# DATASET SECTION

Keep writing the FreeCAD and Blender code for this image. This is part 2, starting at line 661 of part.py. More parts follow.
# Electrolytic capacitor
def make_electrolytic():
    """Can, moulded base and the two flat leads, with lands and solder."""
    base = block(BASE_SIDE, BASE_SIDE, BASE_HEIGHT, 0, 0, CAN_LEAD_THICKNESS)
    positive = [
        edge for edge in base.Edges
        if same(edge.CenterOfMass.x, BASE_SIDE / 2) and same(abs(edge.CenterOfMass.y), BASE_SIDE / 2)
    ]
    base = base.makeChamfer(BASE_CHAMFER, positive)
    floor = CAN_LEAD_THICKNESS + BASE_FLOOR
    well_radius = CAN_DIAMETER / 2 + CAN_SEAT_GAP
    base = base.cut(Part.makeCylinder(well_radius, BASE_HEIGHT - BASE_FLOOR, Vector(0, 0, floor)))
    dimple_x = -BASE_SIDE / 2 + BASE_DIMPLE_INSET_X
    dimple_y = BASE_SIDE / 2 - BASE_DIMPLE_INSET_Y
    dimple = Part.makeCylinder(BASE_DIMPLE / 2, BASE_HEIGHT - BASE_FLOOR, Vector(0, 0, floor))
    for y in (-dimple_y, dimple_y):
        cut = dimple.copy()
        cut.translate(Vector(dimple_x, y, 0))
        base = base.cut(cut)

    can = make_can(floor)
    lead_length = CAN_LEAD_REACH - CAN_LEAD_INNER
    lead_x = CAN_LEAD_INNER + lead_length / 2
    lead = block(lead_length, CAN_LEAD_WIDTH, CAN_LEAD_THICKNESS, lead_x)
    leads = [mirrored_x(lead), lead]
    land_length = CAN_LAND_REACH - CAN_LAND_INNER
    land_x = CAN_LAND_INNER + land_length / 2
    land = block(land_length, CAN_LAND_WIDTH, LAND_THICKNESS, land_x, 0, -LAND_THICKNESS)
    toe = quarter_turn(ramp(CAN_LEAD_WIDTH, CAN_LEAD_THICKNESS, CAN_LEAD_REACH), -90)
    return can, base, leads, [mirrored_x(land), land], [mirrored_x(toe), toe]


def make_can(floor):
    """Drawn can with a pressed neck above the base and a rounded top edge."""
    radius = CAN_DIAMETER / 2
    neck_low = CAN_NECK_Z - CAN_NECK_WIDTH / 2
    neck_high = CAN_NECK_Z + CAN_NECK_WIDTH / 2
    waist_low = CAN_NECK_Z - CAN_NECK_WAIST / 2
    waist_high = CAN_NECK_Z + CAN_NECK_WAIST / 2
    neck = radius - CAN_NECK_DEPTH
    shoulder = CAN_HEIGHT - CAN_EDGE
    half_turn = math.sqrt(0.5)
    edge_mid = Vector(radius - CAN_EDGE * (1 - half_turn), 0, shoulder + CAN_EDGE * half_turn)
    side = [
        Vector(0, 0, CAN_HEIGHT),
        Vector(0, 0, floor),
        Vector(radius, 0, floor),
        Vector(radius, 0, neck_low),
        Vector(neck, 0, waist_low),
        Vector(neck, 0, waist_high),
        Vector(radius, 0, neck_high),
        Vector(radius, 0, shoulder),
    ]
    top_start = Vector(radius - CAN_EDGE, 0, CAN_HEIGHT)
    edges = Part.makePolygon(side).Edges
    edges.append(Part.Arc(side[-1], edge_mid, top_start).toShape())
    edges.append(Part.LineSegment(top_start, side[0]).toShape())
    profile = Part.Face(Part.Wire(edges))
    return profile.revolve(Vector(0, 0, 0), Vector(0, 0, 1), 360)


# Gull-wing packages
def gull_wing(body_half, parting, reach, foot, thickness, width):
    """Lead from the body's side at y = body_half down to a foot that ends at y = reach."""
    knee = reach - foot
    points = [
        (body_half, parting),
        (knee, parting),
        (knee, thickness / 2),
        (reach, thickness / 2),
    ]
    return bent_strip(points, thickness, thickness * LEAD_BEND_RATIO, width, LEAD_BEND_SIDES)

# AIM
Restate the data above word for word, please.

# WRITTEN REPLY
Keep writing the FreeCAD and Blender code for this image. This is part 2, starting at line 661 of part.py. More parts follow.
# Electrolytic capacitor
def make_electrolytic():
    """Can, moulded base and the two flat leads, with lands and solder."""
    base = block(BASE_SIDE, BASE_SIDE, BASE_HEIGHT, 0, 0, CAN_LEAD_THICKNESS)
    positive = [
        edge for edge in base.Edges
        if same(edge.CenterOfMass.x, BASE_SIDE / 2) and same(abs(edge.CenterOfMass.y), BASE_SIDE / 2)
    ]
    base = base.makeChamfer(BASE_CHAMFER, positive)
    floor = CAN_LEAD_THICKNESS + BASE_FLOOR
    well_radius = CAN_DIAMETER / 2 + CAN_SEAT_GAP
    base = base.cut(Part.makeCylinder(well_radius, BASE_HEIGHT - BASE_FLOOR, Vector(0, 0, floor)))
    dimple_x = -BASE_SIDE / 2 + BASE_DIMPLE_INSET_X
    dimple_y = BASE_SIDE / 2 - BASE_DIMPLE_INSET_Y
    dimple = Part.makeCylinder(BASE_DIMPLE / 2, BASE_HEIGHT - BASE_FLOOR, Vector(0, 0, floor))
    for y in (-dimple_y, dimple_y):
        cut = dimple.copy()
        cut.translate(Vector(dimple_x, y, 0))
        base = base.cut(cut)

    can = make_can(floor)
    lead_length = CAN_LEAD_REACH - CAN_LEAD_INNER
    lead_x = CAN_LEAD_INNER + lead_length / 2
    lead = block(lead_length, CAN_LEAD_WIDTH, CAN_LEAD_THICKNESS, lead_x)
    leads = [mirrored_x(lead), lead]
    land_length = CAN_LAND_REACH - CAN_LAND_INNER
    land_x = CAN_LAND_INNER + land_length / 2
    land = block(land_length, CAN_LAND_WIDTH, LAND_THICKNESS, land_x, 0, -LAND_THICKNESS)
    toe = quarter_turn(ramp(CAN_LEAD_WIDTH, CAN_LEAD_THICKNESS, CAN_LEAD_REACH), -90)
    return can, base, leads, [mirrored_x(land), land], [mirrored_x(toe), toe]


def make_can(floor):
    """Drawn can with a pressed neck above the base and a rounded top edge."""
    radius = CAN_DIAMETER / 2
    neck_low = CAN_NECK_Z - CAN_NECK_WIDTH / 2
    neck_high = CAN_NECK_Z + CAN_NECK_WIDTH / 2
    waist_low = CAN_NECK_Z - CAN_NECK_WAIST / 2
    waist_high = CAN_NECK_Z + CAN_NECK_WAIST / 2
    neck = radius - CAN_NECK_DEPTH
    shoulder = CAN_HEIGHT - CAN_EDGE
    half_turn = math.sqrt(0.5)
    edge_mid = Vector(radius - CAN_EDGE * (1 - half_turn), 0, shoulder + CAN_EDGE * half_turn)
    side = [
        Vector(0, 0, CAN_HEIGHT),
        Vector(0, 0, floor),
        Vector(radius, 0, floor),
        Vector(radius, 0, neck_low),
        Vector(neck, 0, waist_low),
        Vector(neck, 0, waist_high),
        Vector(radius, 0, neck_high),
        Vector(radius, 0, shoulder),
    ]
    top_start = Vector(radius - CAN_EDGE, 0, CAN_HEIGHT)
    edges = Part.makePolygon(side).Edges
    edges.append(Part.Arc(side[-1], edge_mid, top_start).toShape())
    edges.append(Part.LineSegment(top_start, side[0]).toShape())
    profile = Part.Face(Part.Wire(edges))
    return profile.revolve(Vector(0, 0, 0), Vector(0, 0, 1), 360)


# Gull-wing packages
def gull_wing(body_half, parting, reach, foot, thickness, width):
    """Lead from the body's side at y = body_half down to a foot that ends at y = reach."""
    knee = reach - foot
    points = [
        (body_half, parting),
        (knee, parting),
        (knee, thickness / 2),
        (reach, thickness / 2),
    ]
    return bent_strip(points, thickness, thickness * LEAD_BEND_RATIO, width, LEAD_BEND_SIDES)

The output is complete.